### REQUIRED WORK
The entries need to be copied exactly.

Extracted data entries:
* * * * * * * * *

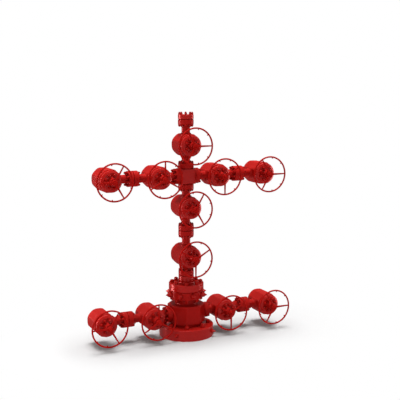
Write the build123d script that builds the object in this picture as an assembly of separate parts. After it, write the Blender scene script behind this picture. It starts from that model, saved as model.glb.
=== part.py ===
from build123d import *
import os

# Oil wellhead valve stack: a tubing head on a base flange, two master valves, a flow cross, a swab
# valve under a tree cap, and two levels of wing valves, each valve with its own bonnet and handwheel.
# Millimetres. +Z is up, the flow arms run along X and every handwheel faces -Y.
# The origin is the centre of the underside of the base flange.

# End flanges of the valves, the adapter and the cap
FLANGE_RADIUS = 110
FLANGE_THICKNESS = 70
FLANGE_ROUND = 5
RAISED_FACE_RADIUS = 66
RAISED_FACE_HEIGHT = 3
NECK_RADIUS = 60
NECK_FILLET = 12
NECK_FOOT_RADIUS = 80
NECK_FOOT_RISE = 18

# Valve body: an octagonal barrel that lies along Y, with its bore crossing at the centre
BARREL_FLATS = 310
BARREL_CORNER_RISE = 9
BARREL_TURNED_RADIUS = BARREL_FLATS / 2 + BARREL_CORNER_RISE
BARREL_BACK_LENGTH = 208
BARREL_BACK_ROUND = 40
BARREL_FRONT_LENGTH = 150
BARREL_FRONT_ROUND = 14
SWAB_BACK_LENGTH = 162
OCTAGON_SIDES = 8

# Bonnet: a bolted flange, a tapered neck and the bearing housing that carries the wheel spindle
BONNET_FLANGE_RADIUS = 150
BONNET_FLANGE_THICKNESS = 62
BONNET_FLANGE_TAPER_IN = 30
BONNET_FLANGE_TAPER_RISE = 17
BONNET_FLANGE_ROUND = 6
BONNET_NECK_FOOT_RADIUS = 62
BONNET_NECK_TAPER_RISE = 40
BONNET_NECK_FILLET = 8
BEARING_HOUSING_RADIUS = 46
BEARING_CAP_RADIUS = 52
BEARING_CAP_THICKNESS = 20
BEARING_CAP_ROUND = 4
BONNET_LENGTH = 158

# Handwheel and its spindle
WHEEL_RADIUS = 250
RIM_TUBE_RADIUS = 11.5
HUB_RADIUS = 38
HUB_THICKNESS = 44
HUB_ROUND = 8
HUB_CLEARANCE = 3
SPOKE_COUNT = 3
SPOKE_ROOT_WIDTH = 30
SPOKE_RIM_WIDTH = 17
SPOKE_THICKNESS = 15
SPOKE_CHAMFER = 4
GRIP_LUG_RADIUS = 8
GRIP_LUG_LENGTH = 11
GRIP_LUG_ANGLE = 40
GRIP_LUG_SIDES = 8
SPINDLE_RADIUS = 16
SPINDLE_CLEARANCE = 0.1
SPINDLE_ENTRY = 60
SPINDLE_NOSE = 14
WHEEL_WASHER_RADIUS = 28
WHEEL_WASHER_THICKNESS = 6
WHEEL_NUT_ACROSS_FLATS = 44
WHEEL_NUT_THICKNESS = 18
HEXAGON_SIDES = 6

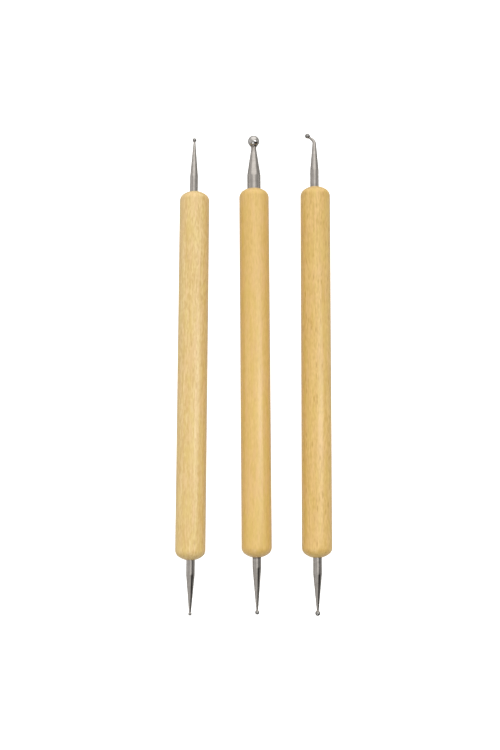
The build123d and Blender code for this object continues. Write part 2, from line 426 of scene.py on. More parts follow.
@dataclass(frozen=True)
class Tip:
    """One rod with its ball and the adhesive round it, on one end of a handle.

    Places are along the rod's centre line, out from the handle's end. Tarnish and shade is how
    dark the ball is, and mouth shade how dark a band of painted shade on the rod where it meets
    the wood. Both go from 0 to 1.
    """

    handle: Handle
    end: End
    rod: float
    straight: float
    neck: float
    ball: float
    reach: float
    off_centre: float = 0.0
    tarnish: float = 0.55
    mouth_shade: float = 0.1
    bend: Bend | None = None
    rod_chamfer: float = 0.3 * MM
    weld_radius_share: float = 0.9
    weld_ripple_share: float = 0.05
    bead_reach_share: float = 2.0
    weld_heat: float = 0.5
    heat_reach_share: float = 1.5
    glue_pool: float = 0.6 * MM
    glue_fill_share: float = 0.6
    glue_dip_share: float = 0.25
    glue_and_shade_ripple_share: float = 0.3
    mouth_shade_height: float = 0.6 * MM
    mouth_shade_steepness: float = 1.4
    around: int = 128
    straight_steps: int = 40
    taper_steps: int = 150
    weld_steps: int = 12
    ball_steps: int = 96
    meniscus_steps: int = 10

    @property
    def rod_radius(self) -> float:
        """The radius of the rod in the wood and up to its taper."""
        return self.rod / 2

    @property
    def bore_radius(self) -> float:
        """The radius of the hole that the rod is glued into."""
        return self.rod_radius + self.handle.glue_gap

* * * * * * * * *

### COMPLETE OUTPUT
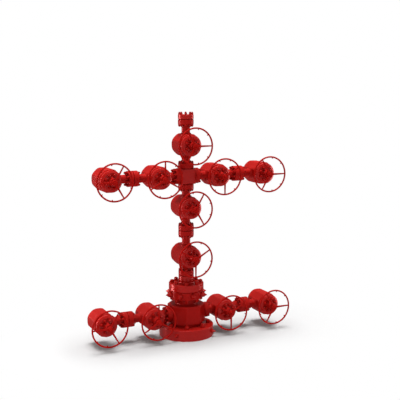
Write the build123d script that builds the object in this picture as an assembly of separate parts. After it, write the Blender scene script behind this picture. It starts from that model, saved as model.glb.
=== part.py ===
from build123d import *
import os

# Oil wellhead valve stack: a tubing head on a base flange, two master valves, a flow cross, a swab
# valve under a tree cap, and two levels of wing valves, each valve with its own bonnet and handwheel.
# Millimetres. +Z is up, the flow arms run along X and every handwheel faces -Y.
# The origin is the centre of the underside of the base flange.

# End flanges of the valves, the adapter and the cap
FLANGE_RADIUS = 110
FLANGE_THICKNESS = 70
FLANGE_ROUND = 5
RAISED_FACE_RADIUS = 66
RAISED_FACE_HEIGHT = 3
NECK_RADIUS = 60
NECK_FILLET = 12
NECK_FOOT_RADIUS = 80
NECK_FOOT_RISE = 18

# Valve body: an octagonal barrel that lies along Y, with its bore crossing at the centre
BARREL_FLATS = 310
BARREL_CORNER_RISE = 9
BARREL_TURNED_RADIUS = BARREL_FLATS / 2 + BARREL_CORNER_RISE
BARREL_BACK_LENGTH = 208
BARREL_BACK_ROUND = 40
BARREL_FRONT_LENGTH = 150
BARREL_FRONT_ROUND = 14
SWAB_BACK_LENGTH = 162
OCTAGON_SIDES = 8

# Bonnet: a bolted flange, a tapered neck and the bearing housing that carries the wheel spindle
BONNET_FLANGE_RADIUS = 150
BONNET_FLANGE_THICKNESS = 62
BONNET_FLANGE_TAPER_IN = 30
BONNET_FLANGE_TAPER_RISE = 17
BONNET_FLANGE_ROUND = 6
BONNET_NECK_FOOT_RADIUS = 62
BONNET_NECK_TAPER_RISE = 40
BONNET_NECK_FILLET = 8
BEARING_HOUSING_RADIUS = 46
BEARING_CAP_RADIUS = 52
BEARING_CAP_THICKNESS = 20
BEARING_CAP_ROUND = 4
BONNET_LENGTH = 158

# Handwheel and its spindle
WHEEL_RADIUS = 250
RIM_TUBE_RADIUS = 11.5
HUB_RADIUS = 38
HUB_THICKNESS = 44
HUB_ROUND = 8
HUB_CLEARANCE = 3
SPOKE_COUNT = 3
SPOKE_ROOT_WIDTH = 30
SPOKE_RIM_WIDTH = 17
SPOKE_THICKNESS = 15
SPOKE_CHAMFER = 4
GRIP_LUG_RADIUS = 8
GRIP_LUG_LENGTH = 11
GRIP_LUG_ANGLE = 40
GRIP_LUG_SIDES = 8
SPINDLE_RADIUS = 16
SPINDLE_CLEARANCE = 0.1
SPINDLE_ENTRY = 60
SPINDLE_NOSE = 14
WHEEL_WASHER_RADIUS = 28
WHEEL_WASHER_THICKNESS = 6
WHEEL_NUT_ACROSS_FLATS = 44
WHEEL_NUT_THICKNESS = 18
HEXAGON_SIDES = 6

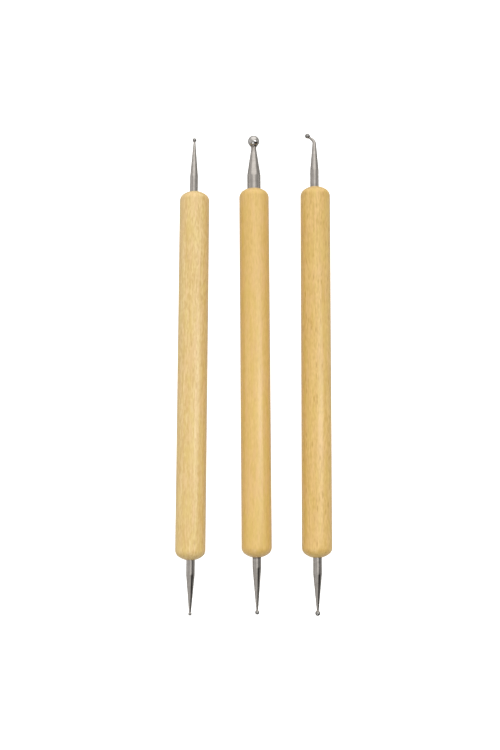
The build123d and Blender code for this object continues. Write part 2, from line 426 of scene.py on. More parts follow.
@dataclass(frozen=True)
class Tip:
    """One rod with its ball and the adhesive round it, on one end of a handle.

    Places are along the rod's centre line, out from the handle's end. Tarnish and shade is how
    dark the ball is, and mouth shade how dark a band of painted shade on the rod where it meets
    the wood. Both go from 0 to 1.
    """

    handle: Handle
    end: End
    rod: float
    straight: float
    neck: float
    ball: float
    reach: float
    off_centre: float = 0.0
    tarnish: float = 0.55
    mouth_shade: float = 0.1
    bend: Bend | None = None
    rod_chamfer: float = 0.3 * MM
    weld_radius_share: float = 0.9
    weld_ripple_share: float = 0.05
    bead_reach_share: float = 2.0
    weld_heat: float = 0.5
    heat_reach_share: float = 1.5
    glue_pool: float = 0.6 * MM
    glue_fill_share: float = 0.6
    glue_dip_share: float = 0.25
    glue_and_shade_ripple_share: float = 0.3
    mouth_shade_height: float = 0.6 * MM
    mouth_shade_steepness: float = 1.4
    around: int = 128
    straight_steps: int = 40
    taper_steps: int = 150
    weld_steps: int = 12
    ball_steps: int = 96
    meniscus_steps: int = 10

    @property
    def rod_radius(self) -> float:
        """The radius of the rod in the wood and up to its taper."""
        return self.rod / 2

    @property
    def bore_radius(self) -> float:
        """The radius of the hole that the rod is glued into."""
        return self.rod_radius + self.handle.glue_gap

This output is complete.